Sarah Anne Matthews (born February 20, 1995) is an American political aide who served as the deputy press secretary for the Donald Trump administration.

Education
Matthews graduated in 2013 from Hoover High School in North Canton, Ohio. She earned a Bachelor of Arts degree in public relations from Kent State University in 2017.

Career 
Matthews worked as an intern for Senator Rob Portman and the former House Speaker John Boehner.
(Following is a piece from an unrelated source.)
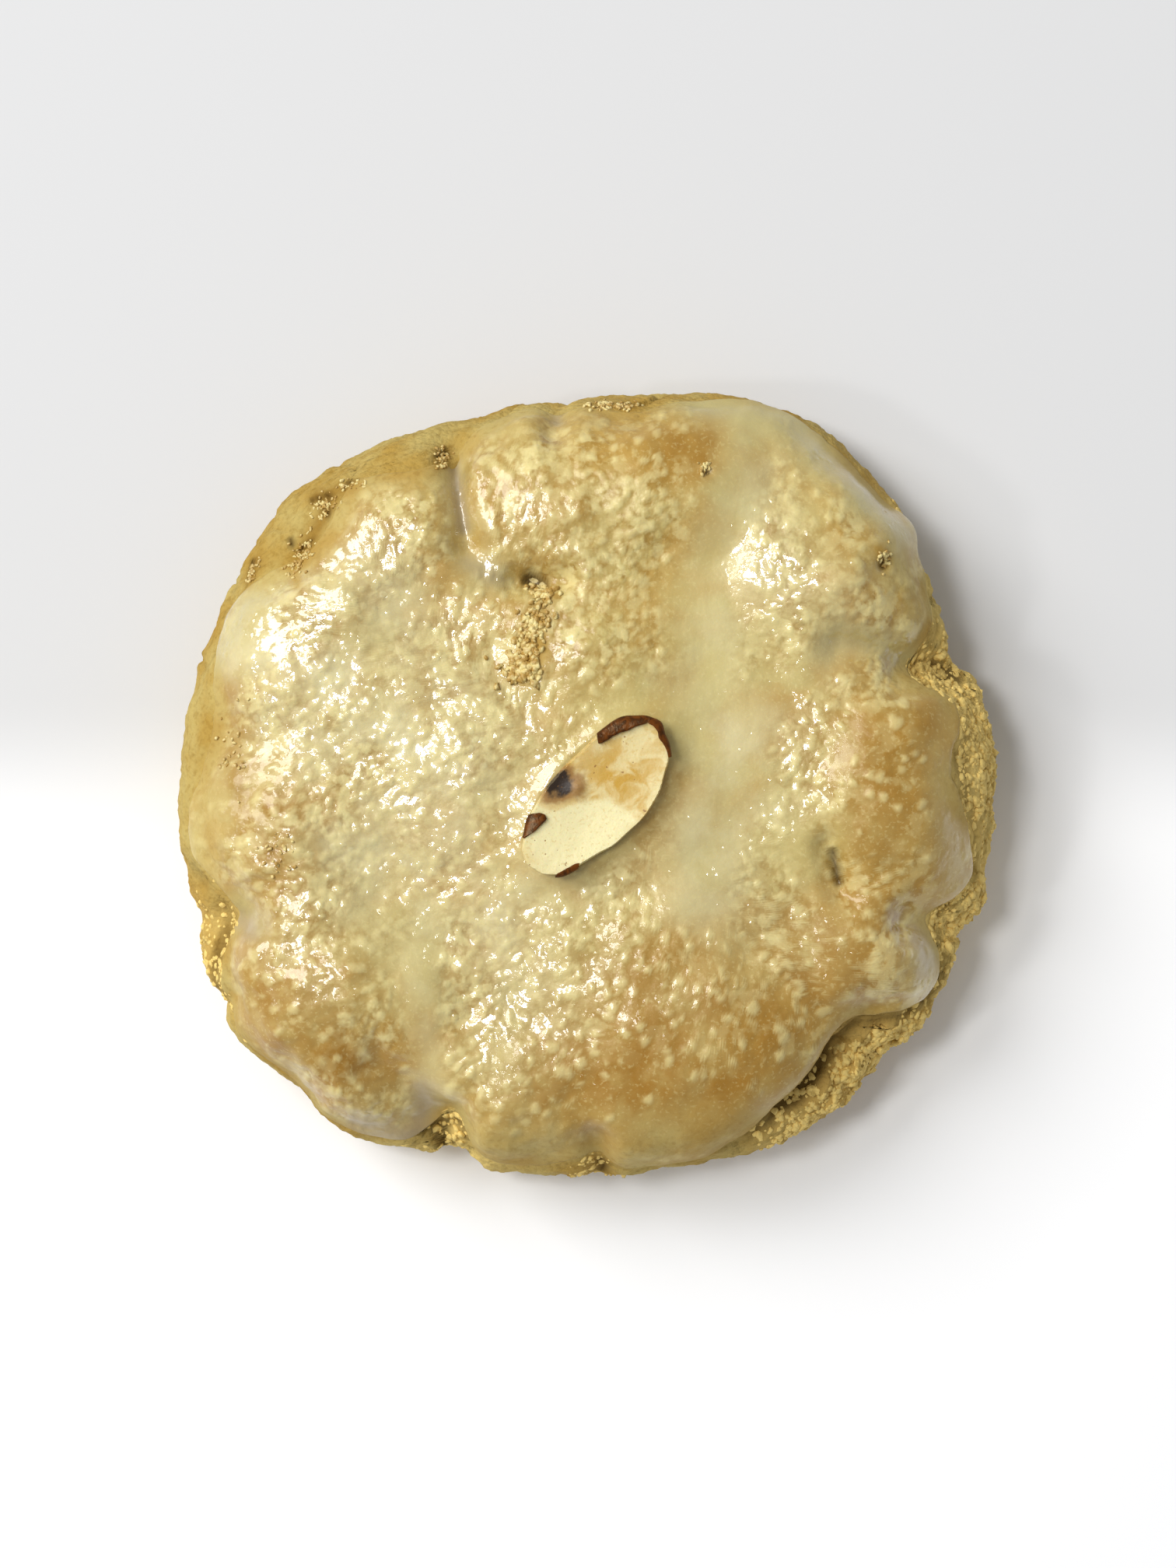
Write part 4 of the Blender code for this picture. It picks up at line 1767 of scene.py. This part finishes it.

She became press secretary of the House Committee on Energy and Commerce and joined Donald Trump’s presidential campaign in 2019. Matthews became deputy press secretary in 2020. She resigned after the 2021 United States Capitol attack.

Following the Trump administration, Matthews has served as the communications director for the Republican members of the United States House Select Committee on the Climate Crisis. 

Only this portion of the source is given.